##### Recorded data #####

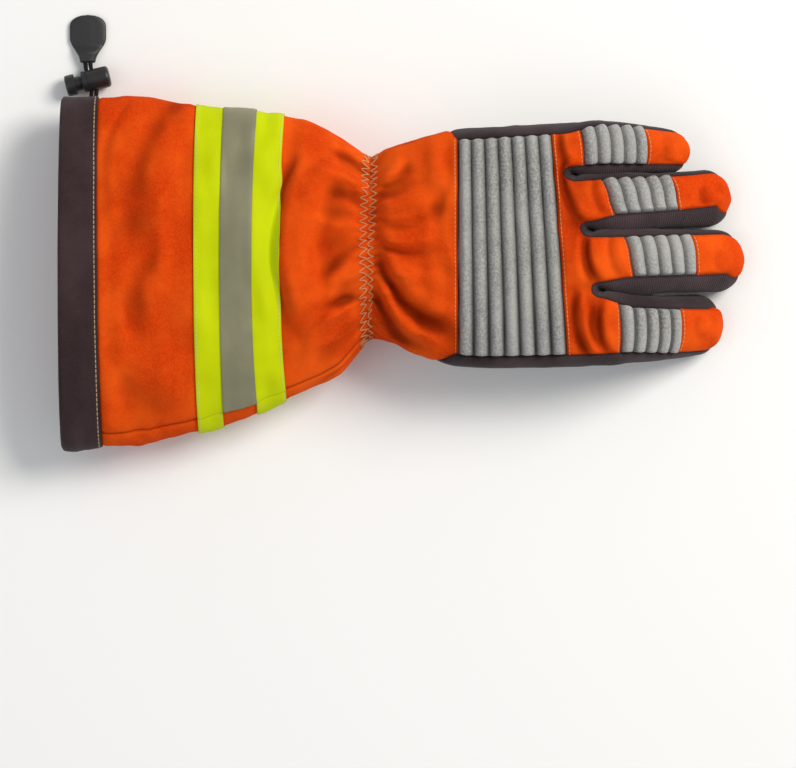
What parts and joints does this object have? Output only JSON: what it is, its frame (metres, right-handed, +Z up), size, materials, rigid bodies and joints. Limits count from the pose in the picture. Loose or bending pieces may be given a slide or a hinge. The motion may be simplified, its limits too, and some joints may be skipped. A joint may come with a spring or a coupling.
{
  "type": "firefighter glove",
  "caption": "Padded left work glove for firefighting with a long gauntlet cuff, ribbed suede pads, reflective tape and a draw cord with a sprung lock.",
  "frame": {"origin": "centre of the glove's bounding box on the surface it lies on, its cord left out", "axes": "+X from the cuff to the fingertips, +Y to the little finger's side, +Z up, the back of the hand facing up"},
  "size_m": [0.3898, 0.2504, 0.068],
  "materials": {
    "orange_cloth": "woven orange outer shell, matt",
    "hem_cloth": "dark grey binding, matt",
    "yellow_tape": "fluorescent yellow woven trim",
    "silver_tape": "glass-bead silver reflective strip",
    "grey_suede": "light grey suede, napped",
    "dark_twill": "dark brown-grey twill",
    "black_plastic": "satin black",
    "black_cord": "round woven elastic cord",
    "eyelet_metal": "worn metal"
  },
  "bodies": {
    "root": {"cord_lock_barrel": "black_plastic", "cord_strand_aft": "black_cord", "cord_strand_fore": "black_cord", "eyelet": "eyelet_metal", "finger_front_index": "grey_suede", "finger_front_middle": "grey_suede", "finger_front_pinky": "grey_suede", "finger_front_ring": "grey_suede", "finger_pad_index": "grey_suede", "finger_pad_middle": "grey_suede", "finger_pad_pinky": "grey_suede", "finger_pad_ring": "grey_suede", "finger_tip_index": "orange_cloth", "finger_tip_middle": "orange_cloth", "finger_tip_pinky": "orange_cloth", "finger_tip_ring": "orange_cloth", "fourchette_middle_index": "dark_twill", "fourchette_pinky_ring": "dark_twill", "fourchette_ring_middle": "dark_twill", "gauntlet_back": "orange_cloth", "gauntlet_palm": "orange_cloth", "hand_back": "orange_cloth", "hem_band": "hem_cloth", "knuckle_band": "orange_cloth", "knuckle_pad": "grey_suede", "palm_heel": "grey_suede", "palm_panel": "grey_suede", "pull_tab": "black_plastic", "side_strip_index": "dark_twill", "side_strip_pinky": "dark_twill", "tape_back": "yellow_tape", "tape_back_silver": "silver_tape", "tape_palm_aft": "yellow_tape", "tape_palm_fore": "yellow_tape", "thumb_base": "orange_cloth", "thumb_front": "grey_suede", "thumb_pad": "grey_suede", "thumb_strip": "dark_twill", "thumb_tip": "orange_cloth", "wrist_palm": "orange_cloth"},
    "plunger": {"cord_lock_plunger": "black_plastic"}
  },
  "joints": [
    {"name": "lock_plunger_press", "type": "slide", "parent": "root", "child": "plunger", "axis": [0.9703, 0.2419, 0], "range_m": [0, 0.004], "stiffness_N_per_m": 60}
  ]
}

#####
##### Recorded data #####

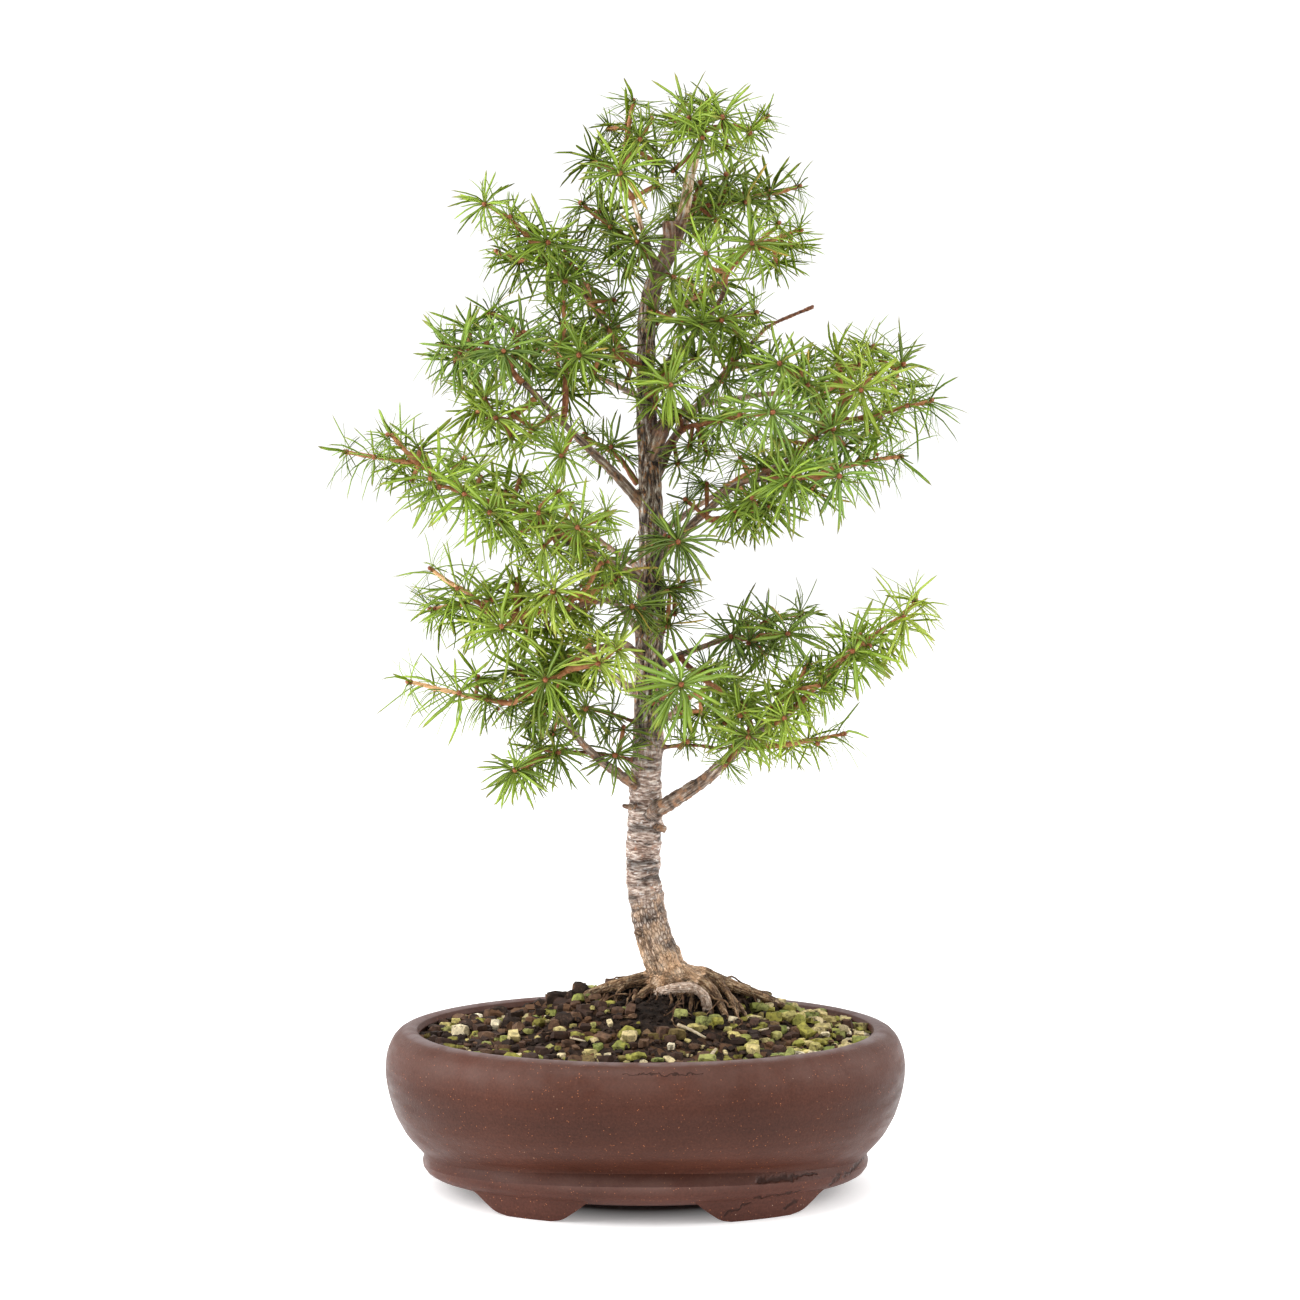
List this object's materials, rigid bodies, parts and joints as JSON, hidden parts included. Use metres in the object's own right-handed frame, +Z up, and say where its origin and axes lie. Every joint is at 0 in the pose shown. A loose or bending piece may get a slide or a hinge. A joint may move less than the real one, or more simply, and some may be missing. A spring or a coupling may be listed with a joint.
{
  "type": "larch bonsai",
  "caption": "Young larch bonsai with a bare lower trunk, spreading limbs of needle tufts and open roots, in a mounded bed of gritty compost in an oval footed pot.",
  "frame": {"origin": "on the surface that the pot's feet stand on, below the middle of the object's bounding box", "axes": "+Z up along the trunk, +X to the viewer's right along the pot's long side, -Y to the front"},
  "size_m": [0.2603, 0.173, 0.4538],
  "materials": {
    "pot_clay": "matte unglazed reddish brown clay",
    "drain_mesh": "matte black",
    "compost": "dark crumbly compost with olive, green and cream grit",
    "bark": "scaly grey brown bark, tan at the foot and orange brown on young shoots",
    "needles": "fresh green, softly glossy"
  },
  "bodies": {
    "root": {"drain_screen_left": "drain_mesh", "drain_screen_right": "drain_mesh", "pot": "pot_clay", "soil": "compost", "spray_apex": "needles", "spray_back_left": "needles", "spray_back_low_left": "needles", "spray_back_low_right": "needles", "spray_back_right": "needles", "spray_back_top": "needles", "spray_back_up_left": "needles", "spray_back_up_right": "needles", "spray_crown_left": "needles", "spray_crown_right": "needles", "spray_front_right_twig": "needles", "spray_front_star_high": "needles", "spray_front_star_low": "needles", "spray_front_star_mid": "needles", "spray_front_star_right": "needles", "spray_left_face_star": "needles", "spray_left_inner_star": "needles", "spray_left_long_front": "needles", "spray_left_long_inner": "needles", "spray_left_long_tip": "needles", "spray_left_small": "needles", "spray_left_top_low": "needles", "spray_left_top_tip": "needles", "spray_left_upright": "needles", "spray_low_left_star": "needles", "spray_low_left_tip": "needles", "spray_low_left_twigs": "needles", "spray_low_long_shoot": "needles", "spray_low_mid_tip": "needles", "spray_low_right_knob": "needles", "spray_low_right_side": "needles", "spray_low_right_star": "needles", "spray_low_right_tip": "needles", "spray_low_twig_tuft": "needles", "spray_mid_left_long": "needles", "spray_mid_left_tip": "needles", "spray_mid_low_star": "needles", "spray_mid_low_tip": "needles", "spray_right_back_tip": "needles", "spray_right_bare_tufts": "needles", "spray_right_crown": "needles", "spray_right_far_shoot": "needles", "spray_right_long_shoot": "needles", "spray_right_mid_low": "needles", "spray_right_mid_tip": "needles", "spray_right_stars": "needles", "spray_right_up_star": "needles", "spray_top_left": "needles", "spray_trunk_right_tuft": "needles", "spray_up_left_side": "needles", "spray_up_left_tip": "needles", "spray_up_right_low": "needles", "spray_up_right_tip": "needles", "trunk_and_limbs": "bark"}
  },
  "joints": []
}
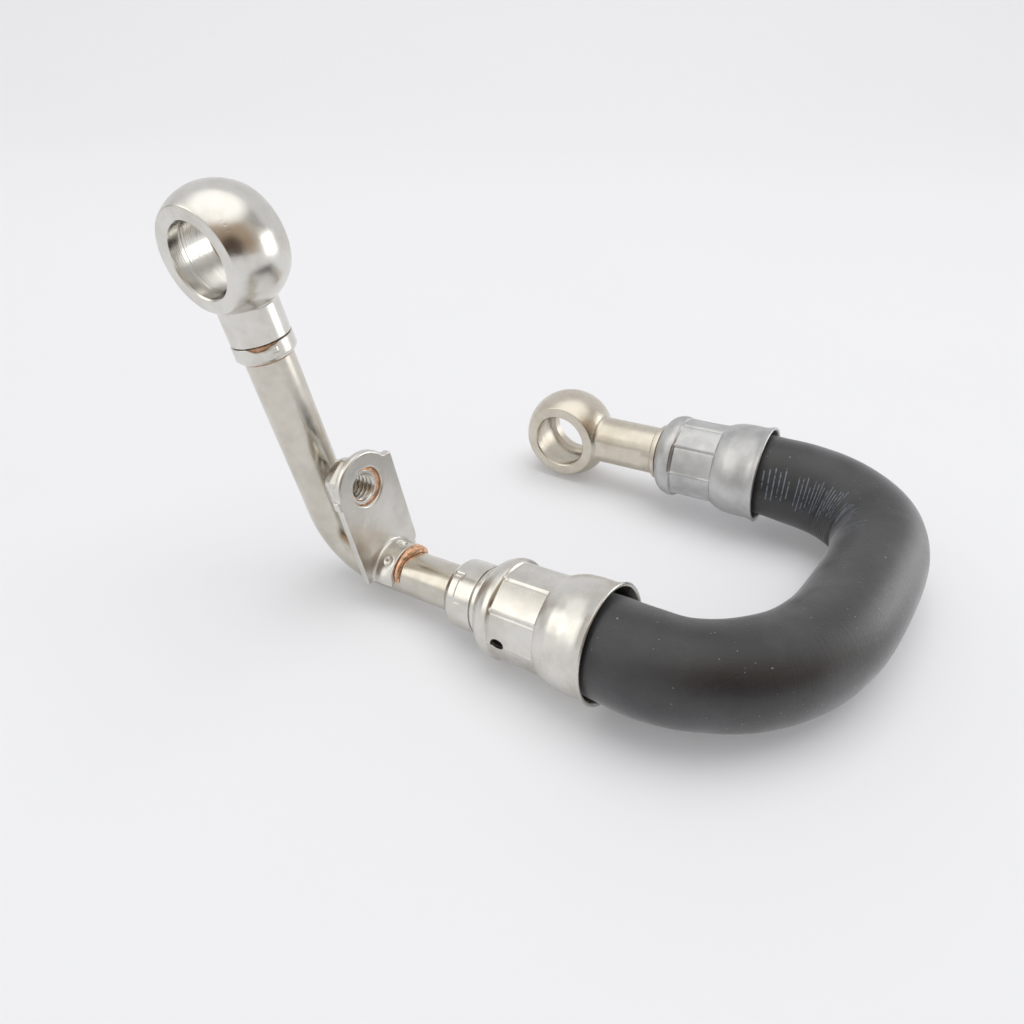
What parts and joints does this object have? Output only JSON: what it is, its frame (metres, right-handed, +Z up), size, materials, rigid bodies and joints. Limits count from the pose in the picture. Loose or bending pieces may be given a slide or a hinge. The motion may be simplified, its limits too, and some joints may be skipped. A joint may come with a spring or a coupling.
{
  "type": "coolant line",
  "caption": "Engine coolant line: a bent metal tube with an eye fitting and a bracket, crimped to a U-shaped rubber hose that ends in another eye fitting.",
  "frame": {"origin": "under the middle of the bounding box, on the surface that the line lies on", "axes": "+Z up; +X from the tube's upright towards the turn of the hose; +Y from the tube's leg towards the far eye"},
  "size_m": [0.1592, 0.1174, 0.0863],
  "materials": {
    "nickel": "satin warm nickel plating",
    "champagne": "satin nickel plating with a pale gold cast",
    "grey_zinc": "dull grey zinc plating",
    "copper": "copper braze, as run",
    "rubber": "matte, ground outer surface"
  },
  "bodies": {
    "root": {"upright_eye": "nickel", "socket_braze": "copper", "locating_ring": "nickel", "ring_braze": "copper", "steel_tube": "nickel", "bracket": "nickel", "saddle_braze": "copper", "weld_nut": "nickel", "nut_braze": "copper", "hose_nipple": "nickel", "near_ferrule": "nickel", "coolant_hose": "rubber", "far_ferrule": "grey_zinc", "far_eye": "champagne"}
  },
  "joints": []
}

#####

§ Problem details: Find how many of the lines above have the word "slide" in them. State only that number.

§ Result below: 4